The goal is not to show a better way to educators - they think they already know and won't be convinced otherwise. The goal is to show the parents.

Anonymous said...

I think it's pretty hard to shut down charter schools....

Definitely easier to close a charter than a regular, though

Anonymous said...

empowering students to take responsibility for their own education

This is the line that sticks in my craw.

I've been skimming the literature on Differentiated Instruction. You see this everywhere. Diff-Instruct is going to empower students to take responsibility for their learning.

Fits perfectly with the new emphasis on Character Education over Self-Esteem.

Character = Taking Responsibility for Your Own Learning

We've been told this explicitly by administrators here.

Anonymous said...

State Senator Andrew Spano attended our last school board meeting to present the district with a check for white boards. (The white boards we have aren't being used. Now we'll have more.)

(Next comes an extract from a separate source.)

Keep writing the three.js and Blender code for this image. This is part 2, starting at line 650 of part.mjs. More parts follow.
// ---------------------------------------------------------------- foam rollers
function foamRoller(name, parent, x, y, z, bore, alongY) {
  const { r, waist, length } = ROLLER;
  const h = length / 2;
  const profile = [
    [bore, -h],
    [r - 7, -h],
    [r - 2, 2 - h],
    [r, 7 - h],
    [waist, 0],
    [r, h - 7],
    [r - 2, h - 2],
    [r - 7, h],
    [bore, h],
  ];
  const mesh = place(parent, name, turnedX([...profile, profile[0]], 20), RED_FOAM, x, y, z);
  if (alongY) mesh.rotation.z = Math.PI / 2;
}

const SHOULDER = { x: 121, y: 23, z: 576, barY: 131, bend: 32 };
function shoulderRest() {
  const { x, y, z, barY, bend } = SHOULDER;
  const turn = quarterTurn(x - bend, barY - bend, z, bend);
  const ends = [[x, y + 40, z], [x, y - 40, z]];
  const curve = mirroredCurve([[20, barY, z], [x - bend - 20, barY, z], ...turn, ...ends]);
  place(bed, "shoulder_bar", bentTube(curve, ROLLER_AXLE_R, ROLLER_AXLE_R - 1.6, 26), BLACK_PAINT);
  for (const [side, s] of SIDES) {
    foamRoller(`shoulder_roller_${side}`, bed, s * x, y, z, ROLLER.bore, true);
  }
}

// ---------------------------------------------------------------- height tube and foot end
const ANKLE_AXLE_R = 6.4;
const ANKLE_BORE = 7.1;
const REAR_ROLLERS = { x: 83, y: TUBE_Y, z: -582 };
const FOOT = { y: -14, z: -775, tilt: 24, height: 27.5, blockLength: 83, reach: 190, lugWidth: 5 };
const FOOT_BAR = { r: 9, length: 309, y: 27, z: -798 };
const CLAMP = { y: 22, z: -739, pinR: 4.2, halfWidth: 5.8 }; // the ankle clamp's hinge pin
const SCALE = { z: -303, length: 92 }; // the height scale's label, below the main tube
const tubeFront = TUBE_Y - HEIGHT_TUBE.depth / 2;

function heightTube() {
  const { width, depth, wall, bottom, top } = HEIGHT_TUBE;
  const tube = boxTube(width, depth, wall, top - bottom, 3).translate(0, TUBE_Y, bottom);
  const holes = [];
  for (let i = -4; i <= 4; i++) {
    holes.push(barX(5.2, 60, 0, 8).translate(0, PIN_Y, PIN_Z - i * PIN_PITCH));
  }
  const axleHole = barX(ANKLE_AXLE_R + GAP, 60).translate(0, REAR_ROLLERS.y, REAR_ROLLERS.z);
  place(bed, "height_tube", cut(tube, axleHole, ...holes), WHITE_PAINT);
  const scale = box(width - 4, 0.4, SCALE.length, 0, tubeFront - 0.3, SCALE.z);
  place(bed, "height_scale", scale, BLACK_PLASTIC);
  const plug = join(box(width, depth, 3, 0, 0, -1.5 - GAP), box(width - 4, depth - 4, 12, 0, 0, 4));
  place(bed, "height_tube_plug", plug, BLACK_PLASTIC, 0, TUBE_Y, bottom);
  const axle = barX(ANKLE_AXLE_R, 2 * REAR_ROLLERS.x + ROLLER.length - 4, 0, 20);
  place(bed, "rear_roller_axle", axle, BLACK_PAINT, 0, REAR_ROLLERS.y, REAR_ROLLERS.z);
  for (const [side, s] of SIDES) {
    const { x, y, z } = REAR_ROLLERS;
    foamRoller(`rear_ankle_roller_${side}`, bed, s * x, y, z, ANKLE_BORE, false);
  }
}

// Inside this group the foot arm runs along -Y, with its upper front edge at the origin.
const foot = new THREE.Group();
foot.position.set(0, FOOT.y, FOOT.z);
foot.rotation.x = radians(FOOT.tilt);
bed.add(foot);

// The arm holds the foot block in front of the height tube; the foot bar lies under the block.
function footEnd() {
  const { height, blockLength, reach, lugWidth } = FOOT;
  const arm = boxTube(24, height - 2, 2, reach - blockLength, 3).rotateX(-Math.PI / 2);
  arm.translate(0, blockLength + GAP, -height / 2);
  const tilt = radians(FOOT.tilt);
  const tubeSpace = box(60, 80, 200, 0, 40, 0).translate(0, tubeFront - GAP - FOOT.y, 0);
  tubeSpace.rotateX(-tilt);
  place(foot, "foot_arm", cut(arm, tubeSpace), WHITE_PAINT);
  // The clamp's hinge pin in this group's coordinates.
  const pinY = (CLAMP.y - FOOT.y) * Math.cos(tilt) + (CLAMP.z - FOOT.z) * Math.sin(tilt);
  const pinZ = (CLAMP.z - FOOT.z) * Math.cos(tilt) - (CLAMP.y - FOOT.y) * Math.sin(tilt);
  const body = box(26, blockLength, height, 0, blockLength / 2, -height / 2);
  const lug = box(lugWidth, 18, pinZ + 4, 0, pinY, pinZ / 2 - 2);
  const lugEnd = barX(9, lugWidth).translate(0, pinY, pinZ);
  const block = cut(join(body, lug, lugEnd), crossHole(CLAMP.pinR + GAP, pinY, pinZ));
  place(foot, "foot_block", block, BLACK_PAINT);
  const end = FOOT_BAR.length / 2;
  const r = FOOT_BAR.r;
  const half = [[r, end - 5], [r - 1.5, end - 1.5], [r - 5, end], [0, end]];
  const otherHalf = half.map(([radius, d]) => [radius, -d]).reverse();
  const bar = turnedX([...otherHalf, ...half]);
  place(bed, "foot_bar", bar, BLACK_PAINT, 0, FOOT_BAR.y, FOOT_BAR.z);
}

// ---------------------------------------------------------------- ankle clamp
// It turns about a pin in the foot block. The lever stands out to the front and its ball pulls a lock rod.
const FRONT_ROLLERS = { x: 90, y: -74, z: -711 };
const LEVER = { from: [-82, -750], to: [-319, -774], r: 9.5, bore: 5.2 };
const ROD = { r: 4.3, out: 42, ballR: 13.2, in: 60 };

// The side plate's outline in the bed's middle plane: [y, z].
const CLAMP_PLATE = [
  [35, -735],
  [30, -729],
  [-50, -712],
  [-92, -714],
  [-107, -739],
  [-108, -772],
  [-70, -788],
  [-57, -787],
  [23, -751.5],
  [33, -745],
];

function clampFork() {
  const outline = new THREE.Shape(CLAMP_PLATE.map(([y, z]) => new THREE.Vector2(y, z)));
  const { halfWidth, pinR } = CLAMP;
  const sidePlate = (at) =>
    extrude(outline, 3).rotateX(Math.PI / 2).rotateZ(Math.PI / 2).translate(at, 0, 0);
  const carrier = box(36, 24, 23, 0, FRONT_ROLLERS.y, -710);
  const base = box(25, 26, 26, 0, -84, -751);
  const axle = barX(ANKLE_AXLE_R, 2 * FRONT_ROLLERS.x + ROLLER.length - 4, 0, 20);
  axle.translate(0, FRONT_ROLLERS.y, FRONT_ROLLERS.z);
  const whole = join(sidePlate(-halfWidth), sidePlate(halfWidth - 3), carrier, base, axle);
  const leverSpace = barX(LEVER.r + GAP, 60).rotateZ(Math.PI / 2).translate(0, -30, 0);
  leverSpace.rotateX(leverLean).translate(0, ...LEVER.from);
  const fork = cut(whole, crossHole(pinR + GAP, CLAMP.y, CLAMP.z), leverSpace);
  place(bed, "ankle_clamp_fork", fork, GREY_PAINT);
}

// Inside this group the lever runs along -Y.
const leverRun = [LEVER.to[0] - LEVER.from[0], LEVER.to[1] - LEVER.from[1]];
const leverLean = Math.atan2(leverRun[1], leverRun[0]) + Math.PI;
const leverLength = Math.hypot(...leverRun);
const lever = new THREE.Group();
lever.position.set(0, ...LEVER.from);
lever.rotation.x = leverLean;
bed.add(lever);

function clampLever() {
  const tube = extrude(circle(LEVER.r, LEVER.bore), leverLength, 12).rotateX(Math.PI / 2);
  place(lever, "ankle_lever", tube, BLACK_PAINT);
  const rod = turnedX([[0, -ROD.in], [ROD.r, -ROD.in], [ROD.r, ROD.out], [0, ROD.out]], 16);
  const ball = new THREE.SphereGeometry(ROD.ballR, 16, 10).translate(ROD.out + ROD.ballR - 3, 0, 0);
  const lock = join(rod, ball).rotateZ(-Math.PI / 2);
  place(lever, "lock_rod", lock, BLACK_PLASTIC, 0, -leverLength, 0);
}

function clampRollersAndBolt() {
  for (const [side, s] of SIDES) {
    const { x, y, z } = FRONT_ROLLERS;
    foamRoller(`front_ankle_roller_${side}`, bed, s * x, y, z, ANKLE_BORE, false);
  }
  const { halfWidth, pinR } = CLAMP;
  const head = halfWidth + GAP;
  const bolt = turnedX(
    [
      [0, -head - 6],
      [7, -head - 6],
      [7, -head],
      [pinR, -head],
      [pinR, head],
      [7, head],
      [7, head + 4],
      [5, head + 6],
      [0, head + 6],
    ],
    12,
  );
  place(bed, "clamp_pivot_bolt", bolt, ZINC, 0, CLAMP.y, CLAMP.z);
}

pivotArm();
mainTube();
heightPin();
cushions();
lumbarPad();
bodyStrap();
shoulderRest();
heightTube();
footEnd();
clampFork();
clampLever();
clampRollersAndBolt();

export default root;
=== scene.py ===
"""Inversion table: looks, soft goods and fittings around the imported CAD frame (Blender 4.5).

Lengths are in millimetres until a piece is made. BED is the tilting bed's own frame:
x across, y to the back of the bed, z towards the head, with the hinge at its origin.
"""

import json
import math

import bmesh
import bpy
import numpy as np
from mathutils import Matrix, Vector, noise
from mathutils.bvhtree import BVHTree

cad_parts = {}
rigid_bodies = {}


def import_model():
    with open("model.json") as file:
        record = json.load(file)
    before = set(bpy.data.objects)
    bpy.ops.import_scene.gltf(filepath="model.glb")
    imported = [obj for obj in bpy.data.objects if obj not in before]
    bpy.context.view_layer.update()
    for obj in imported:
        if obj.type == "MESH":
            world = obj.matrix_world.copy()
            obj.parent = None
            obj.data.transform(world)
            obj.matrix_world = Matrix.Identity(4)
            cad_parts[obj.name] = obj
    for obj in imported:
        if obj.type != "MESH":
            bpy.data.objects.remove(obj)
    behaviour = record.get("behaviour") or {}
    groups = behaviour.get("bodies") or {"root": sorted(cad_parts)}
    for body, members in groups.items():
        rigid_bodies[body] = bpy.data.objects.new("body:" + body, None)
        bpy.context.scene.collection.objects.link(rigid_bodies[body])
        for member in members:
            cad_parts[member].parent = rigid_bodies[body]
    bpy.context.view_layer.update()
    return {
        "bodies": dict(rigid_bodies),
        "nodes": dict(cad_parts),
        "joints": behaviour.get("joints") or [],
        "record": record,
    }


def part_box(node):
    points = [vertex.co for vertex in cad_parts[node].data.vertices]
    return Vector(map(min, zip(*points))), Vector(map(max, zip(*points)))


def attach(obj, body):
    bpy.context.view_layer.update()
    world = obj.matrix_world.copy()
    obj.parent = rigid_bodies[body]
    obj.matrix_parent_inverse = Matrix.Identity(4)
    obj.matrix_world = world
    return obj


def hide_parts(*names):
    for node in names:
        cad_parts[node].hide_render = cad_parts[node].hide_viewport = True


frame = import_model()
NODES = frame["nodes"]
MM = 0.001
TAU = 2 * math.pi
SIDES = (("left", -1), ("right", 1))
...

After presenting the check he gave an impromptu speech on the evils of charter schools and vouchers, and slammed Pataki for supporting both.

This is at a school board meeting. (Ed thinks Spano is a Republican, fyi.)

I gather "support our public schools" is becoming a battle cry even for super-affluent districts like ours. We just got a call from a parent urging us to vote on the budget as "supporters of Irvington children and public schools" (something like that).

The message was clear that in voting for the budget we'd be doing our part to support public schools - and the assumption of the caller was that the natural position amongst Irvington parents is to support not just our school but public schools in general.

KDeRosa said...

I think it's pretty hard to shut down charter schools....

True, but if and when word gets out maybe parents might stop sending their kids and it might go out of business the good old faashioned way. At least in theory, because in practice parents are proving to be somewhat clueless when it comes to picking schools.